Nicole SADIGHI, Petitioner, v. Loretta E. LYNCH, Attorney General, Respondent.
    No. 13-73286
    United States Court of Appeals, Ninth Circuit.
    Argued and Submitted October 7, 2016 Pasadena, California
    Filed NOVEMBER 09, 2016
    Monica Mansouri, Attorney, Mansouri and Sheeno, Sherman Oaks, CA, for Petitioner
    Yanal H, Yousef, Andrew Nathan 0,’Mal-ley, Trial Attorneys, OIL, DOJ-U.S. Department of Justice, Civil Division/Office of Immigration Litigation, Washington, DC, Chief Counsel ICE, Office of the Chief Counsel, Department of Homeland Security, San Francisco, CA, for Respondent
    Before: PREGERSON, NOONAN, and PAEZ, Circuit Judges.
   MEMORANDUM

Nicole Sadighi is a forty-three year-old citizen of the United Kingdom who was born in Iran. The Board of Immigration Appeals (“BIA”) dismissed her appeal from an Immigration Judge’s denial of her applications for asylum, withholding of removal, and protection under the Convention Against Torture.

Sadighi then filed a four-paragraph motion for reconsideration with the BIA. The BIA denied the motion for reconsideration, but also sua sponte treated that same motion as a motion to reopen and subsequently denied it as well. Sadighi timely filed a petition for review of the BIA’s decision.

We have jurisdiction under 8 U.S.C. § 1252. We review for abuse of discretion the denial of a motion to reconsider and a motion to reopen. Cano-Merida v. INS, 311 F.3d 960, 964 (9th Cir. 2002). We grant the petition for review in part, deny in part, and remand to the BIA.

The BIA did not abuse its discretion in dismissing Sadighi’s motion for reconsideration as she did not support her motion to reconsider with any authority establishing that the BIA committed an error of law or fact as required by 8 U.S.C. § 1229a(c)(6)(C).

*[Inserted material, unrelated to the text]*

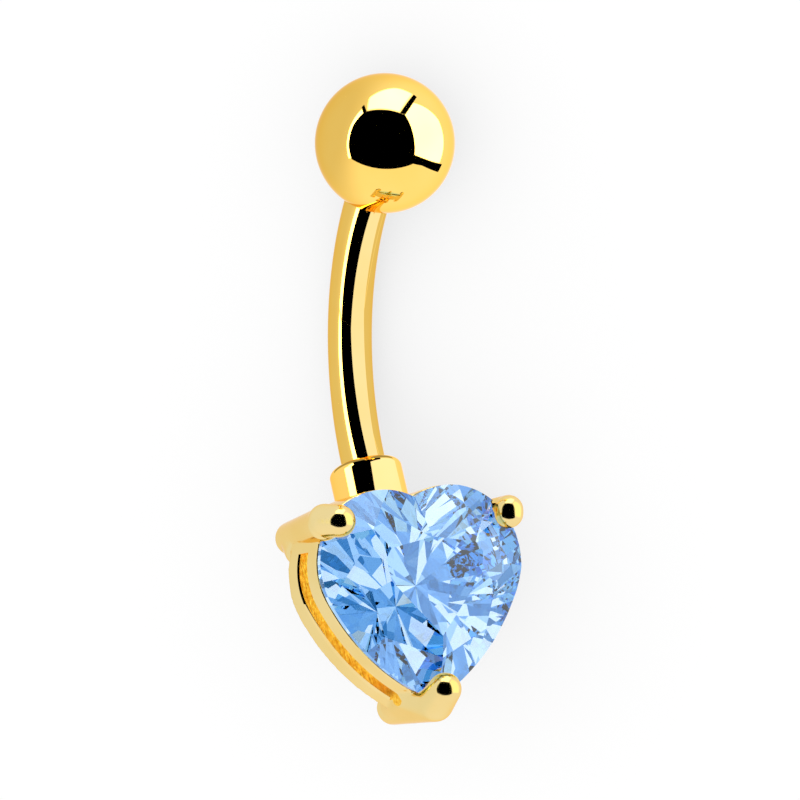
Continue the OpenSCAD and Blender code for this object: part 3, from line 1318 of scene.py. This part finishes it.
@dataclass
class Setting:
    """The cast basket with its claws and collar."""

    wear: Wear
    stone: Stone
    wall_out: float = 0.2
    wall_in: float = 0.4
    wall_front: float = 0.14
    wall_back: float = 2.2
    wall_drop: float = 0.26
    tuck: float = 0.03
    slot_front: float = 0.86
    slot_back: float = 1.46
    slot_flare: float = 0.06
    slot_top: float = 1.85
    slot_end: float = 1.0
    slot_past: float = 0.5
    flare_lean: tuple[float, float] = (0.45, 0.9)
    bridge_w: float = 1.6
    bridge_sink: float = 0.1
    web: float = 0.6
    web_front: float = 0.15
    web_relax: int = 6
    clearing: float = 20.0
    relax: int = 12
    coarse: float = 0.08
    fine: float = 0.05
    outline_steps: int = 56
    rim_round: float = 0.3
    rim_lift: float = 0.04
    bore_round: float = 0.04
    bore_depth: float = 0.45
    collar_segments: int = 128
    claws: tuple[Claw, ...] = (LEFT_CLAW, RIGHT_CLAW, BOTTOM_CLAW)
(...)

The BIA did abuse its discretion by sua sponte treating Sadighi’s four-paragraph motion for reconsideration as a motion to reopen when the BIA stated that Sadighi’s counsel “offered no evidence whatsoever with the motion.” The BIA noted that Sadighi’s four-paragraph motion was not supported by “affidavits or other evidentia-ry material,” as required for a motion to reopen under 8 C.F.R. § 1003.2(c)(1). Thus, the BIA abused its discretion because it misapplied its own regulation, 8 C.F.R. § 1003.2(c) (codified as 8 U.S.C. § 1229a(c)(7)). See Iturribarria v. INS, 321 F.3d 889, 897 (9th Cir. 2003).

We emphasize that Sadighi may .only file one motion to reopen under 8 U.S.C. § 1229a(c)(7)(A). By sua sponte construing Sadighi’s four-paragraph motion for reconsideration as a motion to reopen without any notice to Sadighi. or her counsel, the BIA unjustifiably deprived Sadighi of her one and only chance to file a motion to reopen.

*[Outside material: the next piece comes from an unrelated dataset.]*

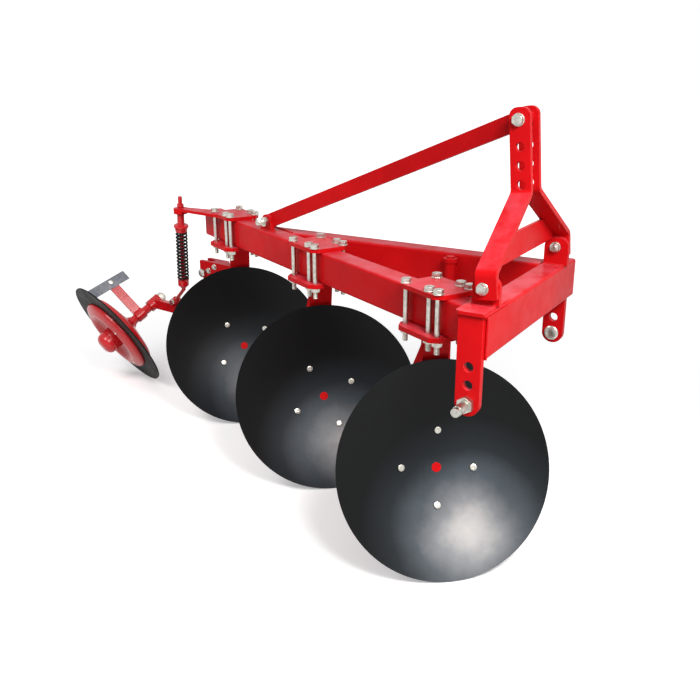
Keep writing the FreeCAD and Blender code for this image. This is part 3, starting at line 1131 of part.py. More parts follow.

Therefore, we grant Sadighi’s petition in part, deny in part, and remand to the BIA. Upon remand, the BIA should afford Sadi-ghi a reasonable amount of time to submit a fully briefed motion to reopen, supported by declarations and other evidence.

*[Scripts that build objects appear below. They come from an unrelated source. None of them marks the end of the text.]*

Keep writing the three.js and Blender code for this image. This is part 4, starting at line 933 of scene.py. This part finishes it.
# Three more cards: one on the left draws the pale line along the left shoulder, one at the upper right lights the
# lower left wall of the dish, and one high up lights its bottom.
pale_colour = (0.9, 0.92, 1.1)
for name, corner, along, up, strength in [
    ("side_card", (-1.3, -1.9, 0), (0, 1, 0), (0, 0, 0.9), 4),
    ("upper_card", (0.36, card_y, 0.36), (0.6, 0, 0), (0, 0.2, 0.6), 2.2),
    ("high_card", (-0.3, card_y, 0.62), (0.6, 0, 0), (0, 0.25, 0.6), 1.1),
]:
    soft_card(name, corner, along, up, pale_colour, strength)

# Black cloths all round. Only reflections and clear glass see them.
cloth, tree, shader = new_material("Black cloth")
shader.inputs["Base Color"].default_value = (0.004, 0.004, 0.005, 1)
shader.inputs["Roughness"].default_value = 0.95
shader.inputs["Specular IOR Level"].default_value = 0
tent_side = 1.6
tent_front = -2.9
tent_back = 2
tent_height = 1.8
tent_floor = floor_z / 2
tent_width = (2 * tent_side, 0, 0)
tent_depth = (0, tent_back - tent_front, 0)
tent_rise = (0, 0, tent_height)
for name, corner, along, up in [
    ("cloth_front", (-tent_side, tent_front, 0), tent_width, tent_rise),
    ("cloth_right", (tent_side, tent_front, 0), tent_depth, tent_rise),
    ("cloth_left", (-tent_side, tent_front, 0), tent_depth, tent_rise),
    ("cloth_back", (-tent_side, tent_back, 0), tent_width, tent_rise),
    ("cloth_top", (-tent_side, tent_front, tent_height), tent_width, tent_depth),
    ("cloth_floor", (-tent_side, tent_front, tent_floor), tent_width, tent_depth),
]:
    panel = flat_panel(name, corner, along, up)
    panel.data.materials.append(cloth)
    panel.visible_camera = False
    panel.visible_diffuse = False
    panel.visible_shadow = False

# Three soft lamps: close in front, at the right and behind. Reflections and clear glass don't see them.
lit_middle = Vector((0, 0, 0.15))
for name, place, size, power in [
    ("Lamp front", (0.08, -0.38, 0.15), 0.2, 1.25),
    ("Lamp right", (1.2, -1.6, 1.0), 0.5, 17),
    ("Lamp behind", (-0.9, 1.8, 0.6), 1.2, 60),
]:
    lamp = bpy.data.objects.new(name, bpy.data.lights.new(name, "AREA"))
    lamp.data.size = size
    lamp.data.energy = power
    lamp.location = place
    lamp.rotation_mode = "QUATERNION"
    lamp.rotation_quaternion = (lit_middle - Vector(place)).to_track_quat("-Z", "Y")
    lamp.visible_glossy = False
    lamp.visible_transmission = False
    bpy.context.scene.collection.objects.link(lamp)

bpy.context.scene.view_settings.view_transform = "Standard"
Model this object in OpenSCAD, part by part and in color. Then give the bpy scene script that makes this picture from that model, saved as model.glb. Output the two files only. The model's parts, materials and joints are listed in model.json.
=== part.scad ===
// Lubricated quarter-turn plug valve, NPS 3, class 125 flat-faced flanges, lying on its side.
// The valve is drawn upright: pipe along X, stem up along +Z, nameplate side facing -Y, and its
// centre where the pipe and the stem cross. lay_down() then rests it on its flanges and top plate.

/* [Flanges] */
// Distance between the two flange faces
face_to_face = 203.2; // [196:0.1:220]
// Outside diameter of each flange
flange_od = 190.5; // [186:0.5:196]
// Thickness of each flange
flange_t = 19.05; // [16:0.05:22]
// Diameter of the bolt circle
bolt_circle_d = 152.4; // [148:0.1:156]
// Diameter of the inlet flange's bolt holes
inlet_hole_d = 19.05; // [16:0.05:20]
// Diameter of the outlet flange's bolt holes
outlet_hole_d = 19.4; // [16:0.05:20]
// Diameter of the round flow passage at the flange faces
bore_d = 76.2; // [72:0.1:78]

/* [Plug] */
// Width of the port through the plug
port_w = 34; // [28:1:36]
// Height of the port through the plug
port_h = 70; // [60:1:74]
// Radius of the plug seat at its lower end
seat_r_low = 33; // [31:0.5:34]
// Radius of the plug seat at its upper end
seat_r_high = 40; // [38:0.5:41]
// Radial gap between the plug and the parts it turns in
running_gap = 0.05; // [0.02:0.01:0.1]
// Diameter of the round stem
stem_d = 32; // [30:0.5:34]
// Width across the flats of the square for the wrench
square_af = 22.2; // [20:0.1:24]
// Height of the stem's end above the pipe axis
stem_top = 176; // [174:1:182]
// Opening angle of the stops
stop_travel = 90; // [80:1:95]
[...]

Each party shall bear its own costs on appeal.

GRANTED in part, DENIED in part, and REMANDED for further proceedings consistent with this disposition. 
      
       This disposition is not appropriate for publication and is not precedent except as provided by Ninth Circuit Rule 36-3,
     
      
      . A "motion to reopen and a motion to reconsider are two separate and distinct motions with different requirements....” Chudshevid v. INS, 641 F.2d 780, 783 (9th Cir. 1981). In contrast to a motion to reconsider where the applicant asks the BIA to consider something that may simply have been overlooked, a motion to reopen usually requires a showing of "new evidence or a change in factual circumstances.” Iturribarria v. INS, 321 F.3d 889, 896 (9th Cir. 2003); see also Matter of Cerna, 20 I.& N. Dec. 339, 403 (BIA 1991) (superseded by amended regulation as recognized in Martinez-Lopez v. Holder, 704 F.3d 169, 172 (1st Cir. 2013)) (finding that a motion to reopen seeks to reopen proceedings so that new evidence can be presented and a new decision entered on a different factual record normally after a further evidentiary hearing).